* [ENTRIES]:
════════

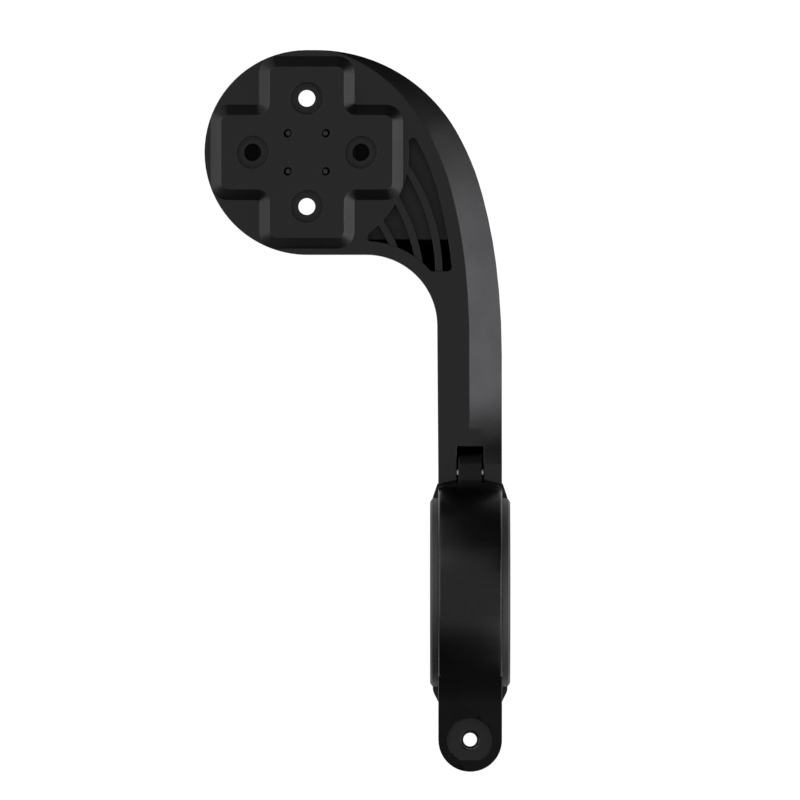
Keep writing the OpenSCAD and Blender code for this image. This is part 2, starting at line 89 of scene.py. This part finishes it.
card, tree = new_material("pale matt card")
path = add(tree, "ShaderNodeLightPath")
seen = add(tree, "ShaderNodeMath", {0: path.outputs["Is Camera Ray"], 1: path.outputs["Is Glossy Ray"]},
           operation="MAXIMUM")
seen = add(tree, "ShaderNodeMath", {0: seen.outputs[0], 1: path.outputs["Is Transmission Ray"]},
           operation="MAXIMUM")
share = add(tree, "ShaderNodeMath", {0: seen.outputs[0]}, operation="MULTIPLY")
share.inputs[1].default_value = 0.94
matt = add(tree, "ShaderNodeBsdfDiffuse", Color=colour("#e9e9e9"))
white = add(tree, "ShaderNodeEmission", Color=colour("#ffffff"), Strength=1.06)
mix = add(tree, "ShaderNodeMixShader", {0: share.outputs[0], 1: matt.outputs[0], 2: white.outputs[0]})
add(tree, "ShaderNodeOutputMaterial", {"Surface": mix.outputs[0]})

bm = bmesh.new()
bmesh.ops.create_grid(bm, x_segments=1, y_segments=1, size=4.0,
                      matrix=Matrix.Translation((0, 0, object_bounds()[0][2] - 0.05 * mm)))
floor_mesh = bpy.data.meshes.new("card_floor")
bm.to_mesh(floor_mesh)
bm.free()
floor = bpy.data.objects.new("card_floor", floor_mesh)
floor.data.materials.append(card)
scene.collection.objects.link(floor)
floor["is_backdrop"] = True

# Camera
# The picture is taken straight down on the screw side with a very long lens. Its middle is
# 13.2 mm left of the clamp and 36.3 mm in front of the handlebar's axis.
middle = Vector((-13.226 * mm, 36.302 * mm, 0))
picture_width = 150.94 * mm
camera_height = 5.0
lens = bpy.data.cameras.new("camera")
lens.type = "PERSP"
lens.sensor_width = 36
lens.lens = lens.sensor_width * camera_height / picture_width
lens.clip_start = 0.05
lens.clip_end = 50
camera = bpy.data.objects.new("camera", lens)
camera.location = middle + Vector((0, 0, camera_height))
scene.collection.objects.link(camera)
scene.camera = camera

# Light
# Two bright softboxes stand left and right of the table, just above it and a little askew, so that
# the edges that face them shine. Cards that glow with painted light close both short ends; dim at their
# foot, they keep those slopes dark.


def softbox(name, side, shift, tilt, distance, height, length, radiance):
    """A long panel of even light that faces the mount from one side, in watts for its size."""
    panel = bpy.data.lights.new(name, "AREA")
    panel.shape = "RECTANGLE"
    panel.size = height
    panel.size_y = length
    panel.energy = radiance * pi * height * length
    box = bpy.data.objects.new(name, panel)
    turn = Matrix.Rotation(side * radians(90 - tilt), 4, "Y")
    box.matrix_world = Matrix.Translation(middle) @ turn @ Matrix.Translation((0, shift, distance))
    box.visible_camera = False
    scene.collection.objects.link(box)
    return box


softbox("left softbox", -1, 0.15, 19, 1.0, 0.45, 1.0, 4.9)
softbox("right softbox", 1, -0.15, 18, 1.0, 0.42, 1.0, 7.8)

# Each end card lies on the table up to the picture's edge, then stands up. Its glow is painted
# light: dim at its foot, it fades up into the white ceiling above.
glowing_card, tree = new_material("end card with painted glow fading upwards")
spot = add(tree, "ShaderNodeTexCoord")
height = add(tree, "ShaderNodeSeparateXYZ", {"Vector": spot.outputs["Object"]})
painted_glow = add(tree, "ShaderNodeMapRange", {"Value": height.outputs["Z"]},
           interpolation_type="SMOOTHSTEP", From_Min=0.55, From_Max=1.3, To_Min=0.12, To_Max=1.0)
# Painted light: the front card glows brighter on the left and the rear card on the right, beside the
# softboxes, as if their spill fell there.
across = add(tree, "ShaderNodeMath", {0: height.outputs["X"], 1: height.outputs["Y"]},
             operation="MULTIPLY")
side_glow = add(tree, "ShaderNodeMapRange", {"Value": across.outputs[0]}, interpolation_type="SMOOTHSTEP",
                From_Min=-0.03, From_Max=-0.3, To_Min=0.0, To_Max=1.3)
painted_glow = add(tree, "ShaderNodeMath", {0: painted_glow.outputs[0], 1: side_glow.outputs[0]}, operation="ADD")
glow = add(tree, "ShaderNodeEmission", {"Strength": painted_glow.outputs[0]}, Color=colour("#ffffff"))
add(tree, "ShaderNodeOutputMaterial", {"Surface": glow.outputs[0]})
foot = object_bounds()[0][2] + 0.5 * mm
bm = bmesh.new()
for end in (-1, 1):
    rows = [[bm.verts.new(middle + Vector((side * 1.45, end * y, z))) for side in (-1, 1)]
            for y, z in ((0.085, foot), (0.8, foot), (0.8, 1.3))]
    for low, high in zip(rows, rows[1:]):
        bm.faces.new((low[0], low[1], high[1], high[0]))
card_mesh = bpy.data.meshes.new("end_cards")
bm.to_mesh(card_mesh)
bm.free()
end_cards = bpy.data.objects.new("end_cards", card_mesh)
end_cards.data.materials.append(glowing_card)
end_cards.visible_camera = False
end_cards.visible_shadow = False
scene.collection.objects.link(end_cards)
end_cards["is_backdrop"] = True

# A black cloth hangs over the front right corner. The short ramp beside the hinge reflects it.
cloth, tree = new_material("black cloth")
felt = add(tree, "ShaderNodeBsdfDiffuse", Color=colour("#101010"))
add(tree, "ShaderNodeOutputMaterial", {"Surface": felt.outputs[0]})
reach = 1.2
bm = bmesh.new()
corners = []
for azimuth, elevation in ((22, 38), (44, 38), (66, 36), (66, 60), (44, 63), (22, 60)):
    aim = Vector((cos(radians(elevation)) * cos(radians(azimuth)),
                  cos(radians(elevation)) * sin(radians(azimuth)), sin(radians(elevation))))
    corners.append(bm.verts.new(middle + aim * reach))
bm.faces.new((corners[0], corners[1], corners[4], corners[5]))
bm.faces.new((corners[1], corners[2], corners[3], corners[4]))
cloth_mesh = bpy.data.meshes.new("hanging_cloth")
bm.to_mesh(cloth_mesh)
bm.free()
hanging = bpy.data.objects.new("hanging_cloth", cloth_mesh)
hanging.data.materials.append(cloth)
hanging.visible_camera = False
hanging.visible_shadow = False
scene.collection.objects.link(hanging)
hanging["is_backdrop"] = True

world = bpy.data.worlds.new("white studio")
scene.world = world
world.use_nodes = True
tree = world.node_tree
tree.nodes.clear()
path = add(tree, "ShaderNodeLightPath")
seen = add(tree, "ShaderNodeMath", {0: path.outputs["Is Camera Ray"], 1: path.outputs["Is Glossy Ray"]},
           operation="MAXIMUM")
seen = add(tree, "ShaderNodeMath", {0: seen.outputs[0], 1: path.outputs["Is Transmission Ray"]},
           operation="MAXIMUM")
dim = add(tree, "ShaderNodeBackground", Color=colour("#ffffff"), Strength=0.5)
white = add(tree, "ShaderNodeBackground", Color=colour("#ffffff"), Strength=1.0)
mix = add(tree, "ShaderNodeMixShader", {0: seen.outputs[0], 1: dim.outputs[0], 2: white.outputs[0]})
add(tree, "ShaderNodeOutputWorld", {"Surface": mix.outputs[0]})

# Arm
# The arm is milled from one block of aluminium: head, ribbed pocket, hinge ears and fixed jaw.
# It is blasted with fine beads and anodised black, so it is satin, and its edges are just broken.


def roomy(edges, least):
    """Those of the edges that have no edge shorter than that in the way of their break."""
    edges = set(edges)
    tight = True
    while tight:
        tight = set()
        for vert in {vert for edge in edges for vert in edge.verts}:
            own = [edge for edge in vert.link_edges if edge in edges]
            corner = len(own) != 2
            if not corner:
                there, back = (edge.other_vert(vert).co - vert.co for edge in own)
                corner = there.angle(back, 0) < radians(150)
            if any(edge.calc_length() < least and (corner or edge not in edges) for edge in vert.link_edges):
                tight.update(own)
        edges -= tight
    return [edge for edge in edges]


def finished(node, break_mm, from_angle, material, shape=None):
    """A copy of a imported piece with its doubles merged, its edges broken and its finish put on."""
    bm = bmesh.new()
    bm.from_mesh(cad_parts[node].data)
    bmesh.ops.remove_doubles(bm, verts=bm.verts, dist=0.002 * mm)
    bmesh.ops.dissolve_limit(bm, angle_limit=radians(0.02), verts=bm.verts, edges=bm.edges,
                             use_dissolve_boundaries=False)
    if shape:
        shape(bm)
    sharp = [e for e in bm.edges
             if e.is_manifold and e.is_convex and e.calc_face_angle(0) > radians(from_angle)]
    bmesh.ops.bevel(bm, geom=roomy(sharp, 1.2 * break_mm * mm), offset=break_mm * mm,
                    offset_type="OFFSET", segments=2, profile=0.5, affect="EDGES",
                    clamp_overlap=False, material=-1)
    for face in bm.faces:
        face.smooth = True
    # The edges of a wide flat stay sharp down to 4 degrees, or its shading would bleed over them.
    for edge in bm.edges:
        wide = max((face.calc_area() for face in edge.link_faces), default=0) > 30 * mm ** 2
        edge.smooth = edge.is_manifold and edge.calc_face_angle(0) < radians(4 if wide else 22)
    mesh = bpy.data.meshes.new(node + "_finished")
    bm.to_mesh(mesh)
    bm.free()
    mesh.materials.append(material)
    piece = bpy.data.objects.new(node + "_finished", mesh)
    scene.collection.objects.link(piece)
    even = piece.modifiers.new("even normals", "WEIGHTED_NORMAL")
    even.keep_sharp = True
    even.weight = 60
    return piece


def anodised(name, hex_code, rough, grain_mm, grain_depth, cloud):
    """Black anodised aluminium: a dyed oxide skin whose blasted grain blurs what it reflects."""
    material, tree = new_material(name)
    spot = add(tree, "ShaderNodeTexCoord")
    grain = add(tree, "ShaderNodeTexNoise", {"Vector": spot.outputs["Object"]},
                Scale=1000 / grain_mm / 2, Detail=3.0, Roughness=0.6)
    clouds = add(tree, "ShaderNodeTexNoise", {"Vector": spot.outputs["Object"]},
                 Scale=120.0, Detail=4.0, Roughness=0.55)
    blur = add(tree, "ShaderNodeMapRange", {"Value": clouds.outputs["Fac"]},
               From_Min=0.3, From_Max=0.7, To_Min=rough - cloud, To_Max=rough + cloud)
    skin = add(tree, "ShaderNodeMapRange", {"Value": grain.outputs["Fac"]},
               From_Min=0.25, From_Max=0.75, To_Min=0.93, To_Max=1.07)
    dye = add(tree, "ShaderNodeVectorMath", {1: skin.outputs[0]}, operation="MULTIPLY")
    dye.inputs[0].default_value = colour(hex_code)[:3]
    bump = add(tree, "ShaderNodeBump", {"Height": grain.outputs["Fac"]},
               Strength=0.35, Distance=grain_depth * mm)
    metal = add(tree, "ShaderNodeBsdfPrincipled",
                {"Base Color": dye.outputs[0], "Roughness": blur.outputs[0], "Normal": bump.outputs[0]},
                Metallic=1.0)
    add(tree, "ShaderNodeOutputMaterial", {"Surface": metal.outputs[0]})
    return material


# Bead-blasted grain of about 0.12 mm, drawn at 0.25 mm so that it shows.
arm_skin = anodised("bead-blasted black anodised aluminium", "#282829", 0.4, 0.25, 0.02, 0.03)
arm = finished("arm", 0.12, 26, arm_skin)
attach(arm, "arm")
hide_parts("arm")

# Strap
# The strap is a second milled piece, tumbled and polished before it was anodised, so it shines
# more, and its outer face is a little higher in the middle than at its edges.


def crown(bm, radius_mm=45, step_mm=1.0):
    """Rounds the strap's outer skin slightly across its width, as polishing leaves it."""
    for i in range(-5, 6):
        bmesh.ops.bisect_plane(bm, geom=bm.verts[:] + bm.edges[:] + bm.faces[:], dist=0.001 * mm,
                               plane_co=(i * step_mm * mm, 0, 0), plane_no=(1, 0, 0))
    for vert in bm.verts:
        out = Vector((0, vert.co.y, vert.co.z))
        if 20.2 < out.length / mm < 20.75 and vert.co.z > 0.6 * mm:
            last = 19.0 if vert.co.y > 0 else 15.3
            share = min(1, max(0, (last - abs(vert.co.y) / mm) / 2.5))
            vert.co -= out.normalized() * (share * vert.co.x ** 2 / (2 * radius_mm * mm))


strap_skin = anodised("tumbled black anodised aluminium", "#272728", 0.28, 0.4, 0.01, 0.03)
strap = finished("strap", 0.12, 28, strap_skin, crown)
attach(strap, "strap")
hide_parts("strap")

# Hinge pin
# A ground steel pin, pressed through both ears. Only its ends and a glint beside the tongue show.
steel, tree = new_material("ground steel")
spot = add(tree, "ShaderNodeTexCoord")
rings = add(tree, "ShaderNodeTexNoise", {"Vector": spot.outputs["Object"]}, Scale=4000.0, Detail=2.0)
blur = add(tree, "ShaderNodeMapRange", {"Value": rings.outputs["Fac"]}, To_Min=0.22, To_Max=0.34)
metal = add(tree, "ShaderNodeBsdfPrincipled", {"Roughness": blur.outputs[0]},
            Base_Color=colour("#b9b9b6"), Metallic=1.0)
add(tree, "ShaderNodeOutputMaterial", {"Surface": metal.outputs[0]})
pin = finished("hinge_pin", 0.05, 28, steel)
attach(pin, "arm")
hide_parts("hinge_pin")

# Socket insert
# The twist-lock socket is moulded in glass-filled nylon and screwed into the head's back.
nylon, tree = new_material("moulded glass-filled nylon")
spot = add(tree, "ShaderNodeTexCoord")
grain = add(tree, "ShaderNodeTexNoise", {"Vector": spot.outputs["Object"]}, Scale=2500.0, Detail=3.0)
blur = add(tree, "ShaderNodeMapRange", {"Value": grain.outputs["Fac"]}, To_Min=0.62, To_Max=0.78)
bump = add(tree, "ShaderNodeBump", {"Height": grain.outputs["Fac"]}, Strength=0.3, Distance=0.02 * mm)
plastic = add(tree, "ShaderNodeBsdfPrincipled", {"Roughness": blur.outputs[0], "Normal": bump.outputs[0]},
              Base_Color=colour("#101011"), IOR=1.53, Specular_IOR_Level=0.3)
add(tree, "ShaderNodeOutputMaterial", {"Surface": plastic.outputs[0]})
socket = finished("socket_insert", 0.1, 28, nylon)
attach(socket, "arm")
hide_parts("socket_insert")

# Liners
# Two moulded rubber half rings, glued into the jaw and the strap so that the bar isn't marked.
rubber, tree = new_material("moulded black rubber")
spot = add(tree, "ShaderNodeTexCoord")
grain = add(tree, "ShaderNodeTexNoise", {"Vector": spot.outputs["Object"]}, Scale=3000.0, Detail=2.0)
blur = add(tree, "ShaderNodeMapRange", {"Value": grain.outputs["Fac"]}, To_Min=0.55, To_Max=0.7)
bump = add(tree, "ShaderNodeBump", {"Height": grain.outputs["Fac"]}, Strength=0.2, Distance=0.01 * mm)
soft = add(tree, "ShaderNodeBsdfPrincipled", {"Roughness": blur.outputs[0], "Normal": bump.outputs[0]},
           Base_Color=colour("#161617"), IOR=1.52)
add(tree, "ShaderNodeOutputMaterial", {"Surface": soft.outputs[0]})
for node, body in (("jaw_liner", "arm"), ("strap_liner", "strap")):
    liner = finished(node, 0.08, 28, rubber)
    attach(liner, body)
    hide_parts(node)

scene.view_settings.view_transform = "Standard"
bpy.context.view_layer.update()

════════

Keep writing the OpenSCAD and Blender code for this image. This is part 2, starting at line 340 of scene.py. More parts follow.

════════

* [SET TASK]: Beginning with the line containing "attach(liner, body)" and ending with the line containing "bpy.context.view_layer.update()", extract those lines exactly from the listing above, and only those.

* [RESULT BELOW]:
    attach(liner, body)
    hide_parts(node)

scene.view_settings.view_transform = "Standard"
bpy.context.view_layer.update()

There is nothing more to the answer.